• _Exercise aim_: Write out the whole listing again, exactly.

• _Listing_:
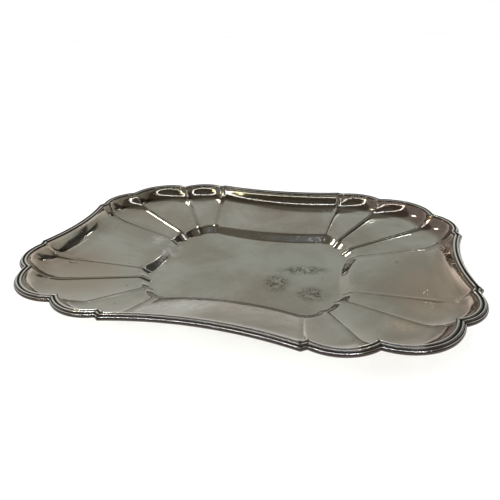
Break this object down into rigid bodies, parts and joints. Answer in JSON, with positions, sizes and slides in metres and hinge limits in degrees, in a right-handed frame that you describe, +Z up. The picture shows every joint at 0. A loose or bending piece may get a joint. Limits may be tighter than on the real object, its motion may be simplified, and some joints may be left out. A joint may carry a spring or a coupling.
{
  "type": "serving tray",
  "caption": "Footless oblong serving tray of plated metal: flat well, shallow fluted sides bowed in along the edges, scalloped corners and an applied reeded border",
  "frame": {"origin": "centre of the tray's underside, on the plane of the flat well bottom it rests on", "axes": "+X along the long sides, +Y across the tray towards the back long side, +Z up out of the hollow"},
  "size_m": [0.361, 0.2766, 0.0316],
  "materials": {
    "plated_sheet": "mirror-polished silver plate, tarnished grey-olive, with fine scratches and stain specks in the well",
    "plated_border": "polished silver plate, darkened brown in the grooves of the reeding"
  },
  "bodies": {
    "root": {"tray_body": "plated_sheet", "moulding_side_back": "plated_border", "moulding_side_front": "plated_border", "moulding_side_left": "plated_border", "moulding_side_right": "plated_border", "step_long_back_left": "plated_border", "step_long_back_right": "plated_border", "step_long_front_left": "plated_border", "step_long_front_right": "plated_border", "lobe_long_back_left": "plated_border", "lobe_long_back_right": "plated_border", "lobe_long_front_left": "plated_border", "lobe_long_front_right": "plated_border", "lobe_corner_back_left": "plated_border", "lobe_corner_back_right": "plated_border", "lobe_corner_front_left": "plated_border", "lobe_corner_front_right": "plated_border", "lobe_short_back_left": "plated_border", "lobe_short_back_right": "plated_border", "lobe_short_front_left": "plated_border", "lobe_short_front_right": "plated_border", "step_short_back_left": "plated_border", "step_short_back_right": "plated_border", "step_short_front_left": "plated_border", "step_short_front_right": "plated_border"}
  },
  "joints": []
}
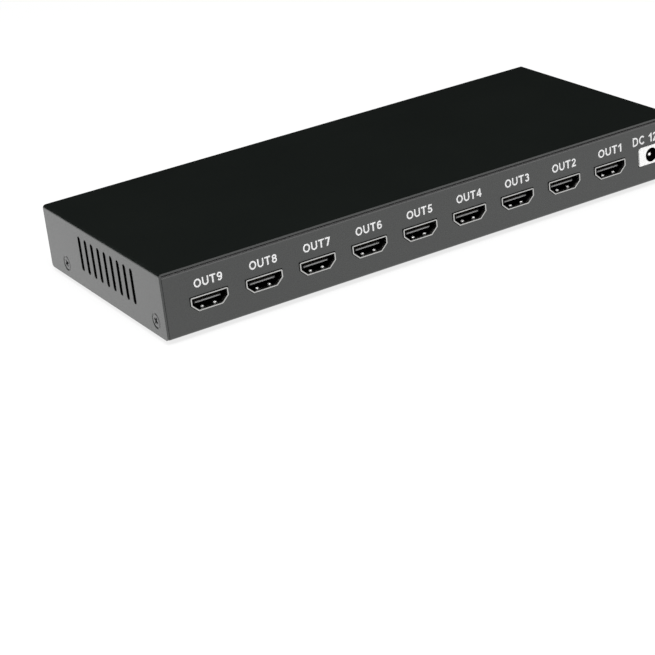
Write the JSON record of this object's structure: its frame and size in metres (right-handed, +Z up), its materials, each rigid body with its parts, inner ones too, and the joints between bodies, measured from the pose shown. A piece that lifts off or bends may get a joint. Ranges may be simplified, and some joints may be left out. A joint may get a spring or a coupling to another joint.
{
  "type": "video wall controller",
  "caption": "Flat folded-metal box that splits one video input over a row of output sockets, with control, audio and power connectors.",
  "frame": {"origin": "on the resting plane, under the middle of the overall size", "axes": "+X along the output panel to its right as seen from outside, +Y from the output panel to the input panel, +Z up"},
  "size_m": [0.226, 0.1044, 0.0268],
  "materials": {
    "black_paint": "satin black paint",
    "screw_black": "blackened steel",
    "foot_rubber": "soft matte",
    "plated_shell": "bright tin plate",
    "black_insulator": "moulded",
    "ivory_insulator": "moulded",
    "olive_insulator": "moulded",
    "nickel_screw": "bright nickel plate",
    "optical_black": "moulded",
    "shutter_grey": "moulded",
    "emitter_dark": "moulded",
    "white_jack": "moulded",
    "contact_metal": "nickel plated",
    "receiver_dark": "moulded",
    "light_clear": "moulded",
    "board_green": "solder mask",
    "brass_standoff": "turned",
    "chip_black": "moulded",
    "sink_aluminium": "anodised",
    "coil_grey": "pressed powder",
    "can_aluminium": "drawn can"
  },
  "bodies": {
    "housing": {"board_nuts": "nickel_screw", "board_standoffs": "brass_standoff", "capacitors": "can_aluminium", "chassis_tray": "black_paint", "control_chip": "chip_black", "cover_screws": "screw_black", "dual_link_insulator": "ivory_insulator", "dual_link_shell": "plated_shell", "feet": "foot_rubber", "heat_sink": "sink_aluminium", "inductors": "coil_grey", "input_decoders": "chip_black", "jackscrews": "nickel_screw", "main_board": "board_green", "memory_chips": "chip_black", "optical_body": "optical_black", "optical_emitter": "emitter_dark", "output_1_insulator": "black_insulator", "output_1_shell": "plated_shell", "output_2_insulator": "black_insulator", "output_2_shell": "plated_shell", "output_3_insulator": "black_insulator", "output_3_shell": "plated_shell", "output_4_insulator": "black_insulator", "output_4_shell": "plated_shell", "output_5_insulator": "black_insulator", "output_5_shell": "plated_shell", "output_6_insulator": "black_insulator", "output_6_shell": "plated_shell", "output_7_insulator": "black_insulator", "output_7_shell": "plated_shell", "output_8_insulator": "black_insulator", "output_8_shell": "plated_shell", "output_9_insulator": "black_insulator", "output_9_shell": "plated_shell", "output_drivers": "chip_black", "power_jack": "white_jack", "power_leaf": "contact_metal", "power_pin": "contact_metal", "processor": "chip_black", "remote_receiver": "receiver_dark", "serial_insulator": "olive_insulator", "serial_shell": "plated_shell", "status_light_1": "light_clear", "status_light_2": "light_clear", "top_cover": "black_paint", "video_input_insulator": "black_insulator", "video_input_shell": "plated_shell"},
    "shutter": {"optical_shutter": "shutter_grey"}
  },
  "joints": [
    {"name": "shutter_swing", "type": "hinge", "parent": "housing", "child": "shutter", "pos_m": [-0.018, 0.0447, 0.02055], "axis": [-1, 0, 0], "range_deg": [0, 80], "stiffness_Nm_per_rad": 0.00002, "springref_deg": -28.65}
  ]
}
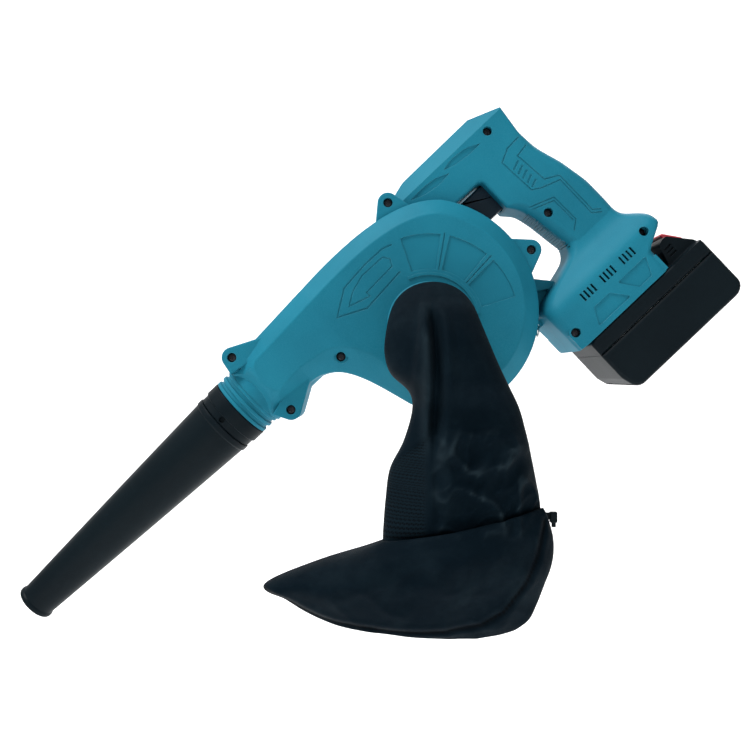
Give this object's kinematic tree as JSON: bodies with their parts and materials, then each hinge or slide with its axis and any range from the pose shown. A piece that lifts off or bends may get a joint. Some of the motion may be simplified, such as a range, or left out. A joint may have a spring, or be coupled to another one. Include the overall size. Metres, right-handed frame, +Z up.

• _The solution_:
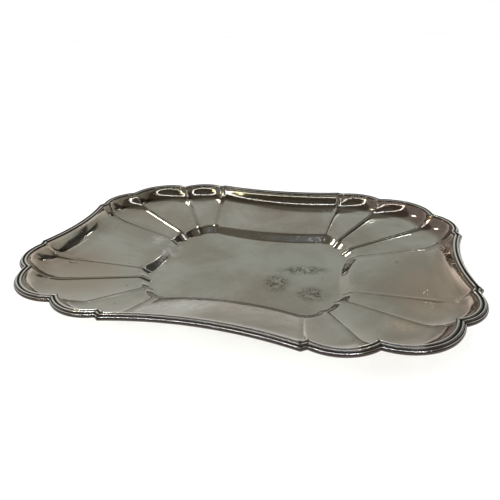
Break this object down into rigid bodies, parts and joints. Answer in JSON, with positions, sizes and slides in metres and hinge limits in degrees, in a right-handed frame that you describe, +Z up. The picture shows every joint at 0. A loose or bending piece may get a joint. Limits may be tighter than on the real object, its motion may be simplified, and some joints may be left out. A joint may carry a spring or a coupling.
{
  "type": "serving tray",
  "caption": "Footless oblong serving tray of plated metal: flat well, shallow fluted sides bowed in along the edges, scalloped corners and an applied reeded border",
  "frame": {"origin": "centre of the tray's underside, on the plane of the flat well bottom it rests on", "axes": "+X along the long sides, +Y across the tray towards the back long side, +Z up out of the hollow"},
  "size_m": [0.361, 0.2766, 0.0316],
  "materials": {
    "plated_sheet": "mirror-polished silver plate, tarnished grey-olive, with fine scratches and stain specks in the well",
    "plated_border": "polished silver plate, darkened brown in the grooves of the reeding"
  },
  "bodies": {
    "root": {"tray_body": "plated_sheet", "moulding_side_back": "plated_border", "moulding_side_front": "plated_border", "moulding_side_left": "plated_border", "moulding_side_right": "plated_border", "step_long_back_left": "plated_border", "step_long_back_right": "plated_border", "step_long_front_left": "plated_border", "step_long_front_right": "plated_border", "lobe_long_back_left": "plated_border", "lobe_long_back_right": "plated_border", "lobe_long_front_left": "plated_border", "lobe_long_front_right": "plated_border", "lobe_corner_back_left": "plated_border", "lobe_corner_back_right": "plated_border", "lobe_corner_front_left": "plated_border", "lobe_corner_front_right": "plated_border", "lobe_short_back_left": "plated_border", "lobe_short_back_right": "plated_border", "lobe_short_front_left": "plated_border", "lobe_short_front_right": "plated_border", "step_short_back_left": "plated_border", "step_short_back_right": "plated_border", "step_short_front_left": "plated_border", "step_short_front_right": "plated_border"}
  },
  "joints": []
}
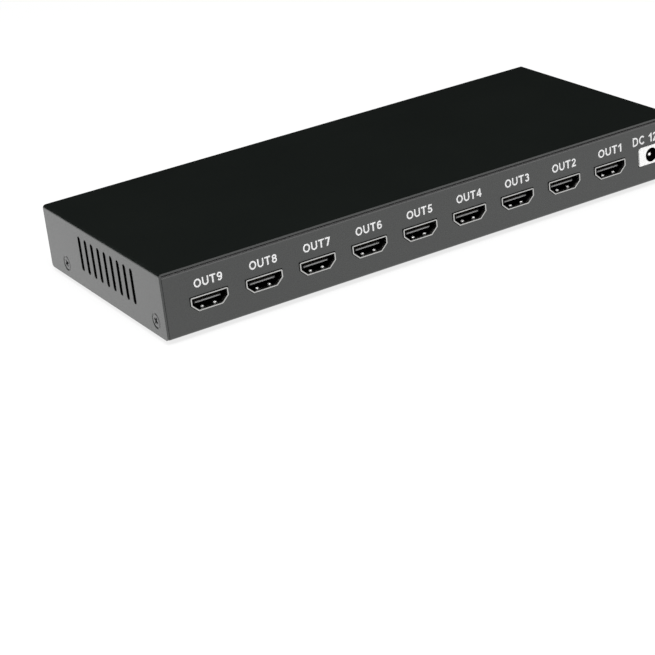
Write the JSON record of this object's structure: its frame and size in metres (right-handed, +Z up), its materials, each rigid body with its parts, inner ones too, and the joints between bodies, measured from the pose shown. A piece that lifts off or bends may get a joint. Ranges may be simplified, and some joints may be left out. A joint may get a spring or a coupling to another joint.
{
  "type": "video wall controller",
  "caption": "Flat folded-metal box that splits one video input over a row of output sockets, with control, audio and power connectors.",
  "frame": {"origin": "on the resting plane, under the middle of the overall size", "axes": "+X along the output panel to its right as seen from outside, +Y from the output panel to the input panel, +Z up"},
  "size_m": [0.226, 0.1044, 0.0268],
  "materials": {
    "black_paint": "satin black paint",
    "screw_black": "blackened steel",
    "foot_rubber": "soft matte",
    "plated_shell": "bright tin plate",
    "black_insulator": "moulded",
    "ivory_insulator": "moulded",
    "olive_insulator": "moulded",
    "nickel_screw": "bright nickel plate",
    "optical_black": "moulded",
    "shutter_grey": "moulded",
    "emitter_dark": "moulded",
    "white_jack": "moulded",
    "contact_metal": "nickel plated",
    "receiver_dark": "moulded",
    "light_clear": "moulded",
    "board_green": "solder mask",
    "brass_standoff": "turned",
    "chip_black": "moulded",
    "sink_aluminium": "anodised",
    "coil_grey": "pressed powder",
    "can_aluminium": "drawn can"
  },
  "bodies": {
    "housing": {"board_nuts": "nickel_screw", "board_standoffs": "brass_standoff", "capacitors": "can_aluminium", "chassis_tray": "black_paint", "control_chip": "chip_black", "cover_screws": "screw_black", "dual_link_insulator": "ivory_insulator", "dual_link_shell": "plated_shell", "feet": "foot_rubber", "heat_sink": "sink_aluminium", "inductors": "coil_grey", "input_decoders": "chip_black", "jackscrews": "nickel_screw", "main_board": "board_green", "memory_chips": "chip_black", "optical_body": "optical_black", "optical_emitter": "emitter_dark", "output_1_insulator": "black_insulator", "output_1_shell": "plated_shell", "output_2_insulator": "black_insulator", "output_2_shell": "plated_shell", "output_3_insulator": "black_insulator", "output_3_shell": "plated_shell", "output_4_insulator": "black_insulator", "output_4_shell": "plated_shell", "output_5_insulator": "black_insulator", "output_5_shell": "plated_shell", "output_6_insulator": "black_insulator", "output_6_shell": "plated_shell", "output_7_insulator": "black_insulator", "output_7_shell": "plated_shell", "output_8_insulator": "black_insulator", "output_8_shell": "plated_shell", "output_9_insulator": "black_insulator", "output_9_shell": "plated_shell", "output_drivers": "chip_black", "power_jack": "white_jack", "power_leaf": "contact_metal", "power_pin": "contact_metal", "processor": "chip_black", "remote_receiver": "receiver_dark", "serial_insulator": "olive_insulator", "serial_shell": "plated_shell", "status_light_1": "light_clear", "status_light_2": "light_clear", "top_cover": "black_paint", "video_input_insulator": "black_insulator", "video_input_shell": "plated_shell"},
    "shutter": {"optical_shutter": "shutter_grey"}
  },
  "joints": [
    {"name": "shutter_swing", "type": "hinge", "parent": "housing", "child": "shutter", "pos_m": [-0.018, 0.0447, 0.02055], "axis": [-1, 0, 0], "range_deg": [0, 80], "stiffness_Nm_per_rad": 0.00002, "springref_deg": -28.65}
  ]
}
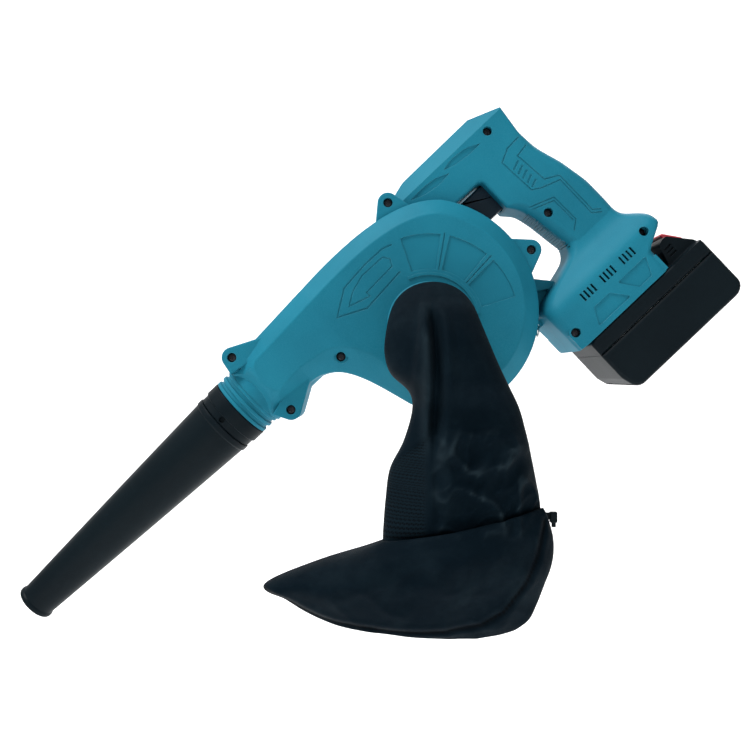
Give this object's kinematic tree as JSON: bodies with their parts and materials, then each hinge or slide with its axis and any range from the pose shown. A piece that lifts off or bends may get a joint. Some of the motion may be simplified, such as a range, or left out. A joint may have a spring, or be coupled to another one. Include the overall size. Metres, right-handed frame, +Z up.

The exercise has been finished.